Frédérique Morrel is an artist; this is a piece from an installation called “In Bed With?” – installed at the White Hotel in Brussels – part of collaboration with Galerie Libertine in 2011.
I was recently approached by the founders of Lusso. Lusso is a small company which brings unusual hand-crafted decorative items to South Africa. They invited me to help curate and promote the pieces they love. I was more than eager, as my love of beautiful objects – which have history and are made with passion – is no secret!
My first project with Lusso was a trip to Maison to meet with Aaron Levin and Frederique Morrel. I asked if I could visit their studio, and, much to my delight, they invited me to their apartment. The following pictures I took are of the space where they live…
People like to donate their deceased family members embroidery pieces; these two portraits are of donors holding the precious gifts. They want the pieces to be immortalised as artworks, and believe that Morrel’s works offer this opportunity.
Morrel consciously set out to re-establish the link between art and the hand-made with her creations. It’s one of the questions that really interest her: how the different disciplines of art, craft and design rub against each other, interact, overlap. Morrel has a close connection to the Arts and Crafts movement; her intention is to try to give value to something that has been made with the intelligence of the hand.
I ended my visit with a peep into the intimate studio. I loved all the secret dialogues between the unusual collections and creatures. The making process involves an initial tapestry hunting exercise, as only vintage material is used.
The next step is to think about the story that the subject tells her. Morrel then works on the expressions with special attention to personal details like the antlers. After that, she chooses the tapestries so that they tell a story; but similar to a painter, she uses the tapestries like different colours of paint. She says that the tapestry is like a virtual picture: one stitch is like one pixel; once all this is decided, the subject is fully reborn.
This year’s installation at Maison did not disappoint… Here are pictures of all the characters that made up the installation.
When asked if mass production is design’s downfall, Morrel replies that if you consider an individual to be simply part of a mass, then yes – it is the death of the individual identity; so the problem is not the death of design, but the death of the individual. Popular tapestries were a mass product, with popular themes that are cliché. But each woman puts something of herself into it, and invests her love and craftsmanship into it. So, in a sense, it’s a good mixture between mass production and individualization.
Another question Morrel has been asked is whether she feels art or design has to have a purpose, or if it can it be done just for fun? Her response was that every thing has a function, but it is not necessarily a practical one. If you consider her work as design, then it’s ‘idea design’. It is useful to one’s life to have emotion and to stimulate creativity. She says, “If it’s art, then the function is to be contemplated and to convey an aesthetic emotion. Art is more sensitive, design is more conceptual.” When asked about future projects, she responds: “My future project? Re-creation! Have fun while creating again.”

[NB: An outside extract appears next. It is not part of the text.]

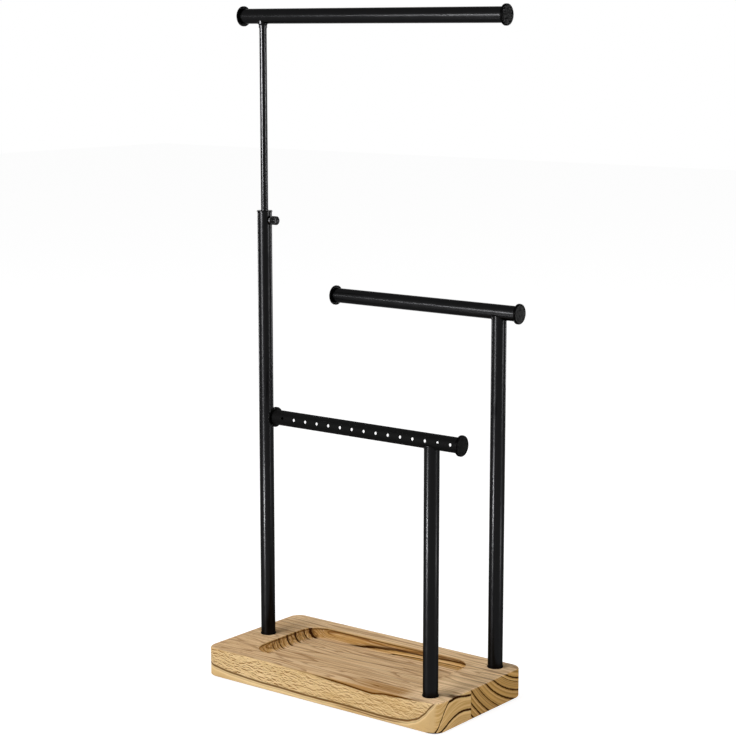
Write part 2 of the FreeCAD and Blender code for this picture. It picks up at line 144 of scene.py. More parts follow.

Morrel’s Collection features a variety of sculptures that resemble the hunting trophies traditionally associated with taxidermy. However, Morrel describes them as friends of the family and living creatures that have poked their heads through the wall to share their stories with us. Morell says, “In the beginning, my inspiration was to take animals that were represented in the tapestries. The most common one is the deer. Most animals say something symbolically that is meaningful for humans. The deer, for example, is a symbol of regeneration, the possibility to pass from one world to another in a single bound.” The deer is one example of the many creatures she creates. Rabbits, foxes, wild boar, horses and wolves also feature. The collection is endless.